Optimale Arbeitsplätze auf dem aktuellen Stand wissenschaftlicher Erkenntnisse und technischer Möglichkeiten zu schaffen, das ist das Kerngeschäft von Steelcase, dem Hersteller von Büroeinrichtungen und Entwickler von Raumlösungen. In seinem „Learning + Innovation Center“ (LINC), mitten in München, haben Mitarbeiter keine festen Arbeitsplätze. Sie können stattdessen einen Ort wählen, der für die aktuelle Tätigkeit konzipiert ist: konzentriertes und ruhiges Arbeiten, lockerer Austausch, oder Team-Meetings. Alle Räume im LINC sind Arbeitsprototypen, konzipiert als Experimente, bei denen das Unternehmen seine neuesten Denkweisen umsetzt, um kreatives Denken durch Arbeitsräume und Technologien zu fördern.

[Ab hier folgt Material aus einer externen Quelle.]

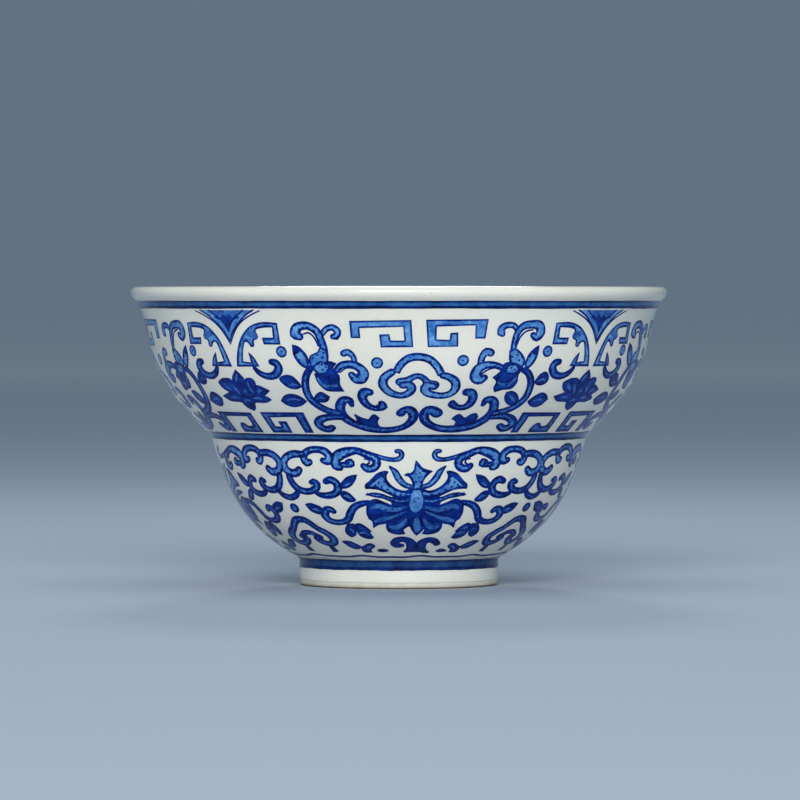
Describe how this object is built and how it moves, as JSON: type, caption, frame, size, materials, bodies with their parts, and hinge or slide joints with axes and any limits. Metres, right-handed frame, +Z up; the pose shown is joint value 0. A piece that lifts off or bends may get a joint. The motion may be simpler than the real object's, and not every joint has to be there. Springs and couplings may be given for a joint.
{
  "type": "teacup",
  "caption": "Handleless porcelain teacup with a stepped, waisted wall, flared mouth and everted lip on a turned foot ring, painted with blue scroll friezes between line bands.",
  "frame": {"origin": "middle of the foot, on the surface the cup stands on", "axes": "+Z up along the cup's axis; the cup is round, so X and Y are interchangeable"},
  "size_m": [0.09, 0.09, 0.05],
  "materials": {
    "porcelain": "fired white clay, unseen under the glaze",
    "bare_foot": "bare fired clay, matt, slightly warm",
    "glaze": "clear glossy glaze over white clay",
    "cobalt_line": "cobalt blue wash between dark lines, glossy",
    "cobalt_frieze": "blue and white brushwork taken as one colour, glossy"
  },
  "bodies": {
    "root": {"bowl_body": "porcelain", "foot_ring": "bare_foot", "glaze_coat": "glaze", "base_glaze": "glaze", "rim_line_cobalt": "cobalt_line", "waist_line_cobalt": "cobalt_line", "foot_line_cobalt": "cobalt_line", "upper_frieze_cobalt": "cobalt_frieze", "lower_frieze_cobalt": "cobalt_frieze"}
  },
  "joints": []
}
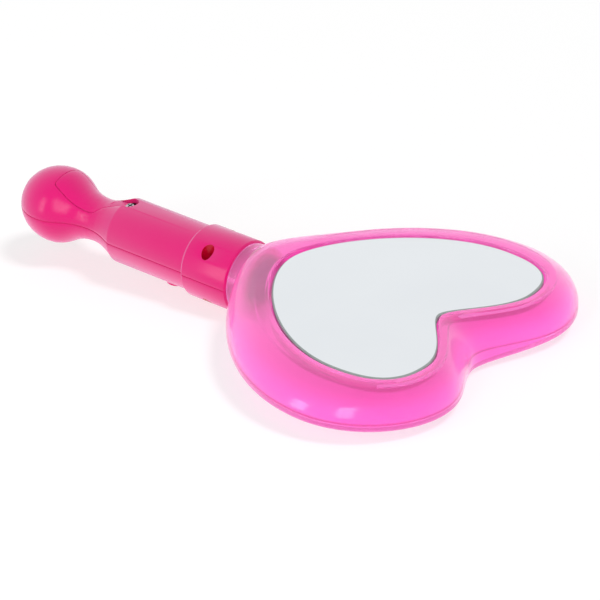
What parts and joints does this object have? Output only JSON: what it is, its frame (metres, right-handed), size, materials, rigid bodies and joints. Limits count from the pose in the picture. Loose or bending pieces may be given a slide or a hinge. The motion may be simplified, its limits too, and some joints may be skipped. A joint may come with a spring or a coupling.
{
  "type": "light-up heart hand mirror",
  "caption": "Heart-shaped hand mirror with a translucent head lit by one lamp, a round grip with a battery bay, a screwed battery door and a push button.",
  "frame": {"origin": "middle of the footprint, level with the lowest point of the bulb", "axes": "+X along the handle towards the head, +Z the way the mirror faces, +Y across the head"},
  "size_m": [0.2257, 0.1376, 0.0303],
  "materials": {
    "head": "translucent magenta-pink moulding, glossy",
    "mirror": "flat silvered mirror",
    "tape": "white double-sided foam tape",
    "handle": "opaque hot-pink moulding, glossy",
    "screw": "bright zinc-plated steel",
    "black_plastic": "black moulding compound",
    "white_plastic": "white moulding",
    "board": "green solder mask on glass-fibre laminate",
    "lamp": "clear epoxy lens",
    "cell": "nickel-plated steel can",
    "tin": "tinned or nickel-plated sheet and wire",
    "red_wire": "red flexible insulation",
    "black_wire": "black flexible insulation"
  },
  "bodies": {
    "handle": {"head_front_shell": "head", "head_back_shell": "head", "mirror_plate": "mirror", "mirror_tape": "tape", "handle_top_shell": "handle", "handle_bottom_shell": "handle", "collar_screws": "screw", "switch_body": "black_plastic", "circuit_board": "board", "control_chip": "black_plastic", "series_resistor": "black_plastic", "led_holder": "handle", "led_lamp": "lamp", "led_leads": "tin", "button_cell_1": "cell", "button_cell_2": "cell", "button_cell_3": "cell", "contact_front": "tin", "contact_rear": "tin", "contact_spring": "tin", "lead_positive": "red_wire", "lead_negative": "black_wire"},
    "battery_door": {"battery_door": "handle"},
    "door_screw": {"door_screw": "screw"},
    "button": {"push_button": "handle", "switch_plunger": "white_plastic"}
  },
  "joints": [
    {"name": "battery_door_lift", "type": "slide", "parent": "handle", "child": "battery_door", "axis": [0, 0, 1], "range_m": [0, 0.025]},
    {"name": "door_screw_turn", "type": "hinge", "parent": "battery_door", "child": "door_screw", "pos_m": [-0.06195, 0, 0.0241], "axis": [0, 0, 1], "continuous": true},
    {"name": "button_press", "type": "slide", "parent": "handle", "child": "button", "axis": [0, 0, 1], "range_m": [0, 0.0006], "stiffness_N_per_m": 1500}
  ]
}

„In den letzten Jahren haben wir uns von extrem festen Strukturen verabschiedet und stattdessen agile und kreative Prozessschleifen entwickelt“, erläutert Vanja Misic, User Experience Lead bei WorkSpace Futures. Heute gelte „fail fast and learn fast“. Diese Entwicklung spiegele sich in den Räumlichkeiten wider: „Wir sind nicht mehr nur im Geist beweglicher, nicht nur unsere Aktivitäten und Prozesse haben sich verändert, auch die Räumlichkeiten passen sich dem an.“

Wenn manuelle, wiederkehrende Tätigkeiten zunehmend automatisiert werden, haben Unternehmen die Möglichkeit, ihren Fokus auf die Entwicklung neuer Innovationen zu richten. Dafür brauchen sie kreative, multidisziplinär arbeitende Teams. „Um herauszufinden, was solche Teams für ihre Arbeit benötigen, haben wir in den letzten zwei Jahren unterschiedliche Kreativ-Teams in Nordamerika, Europa und Asien beobachtet“, so Misic. „Diese Teams wollen Prozesse in einem Raum visuell erkennbar machen und den Raum flexibel, je nach Aktivität, nutzen.“ Dieses Konzept wird im LINC aufgegriffen: Gerade weil Kreativität den Menschen von der Maschine unterscheidet, soll er sich nicht nur persönlich entfalten können, sondern auch seine  Arbeitsumgebung passend gestalten.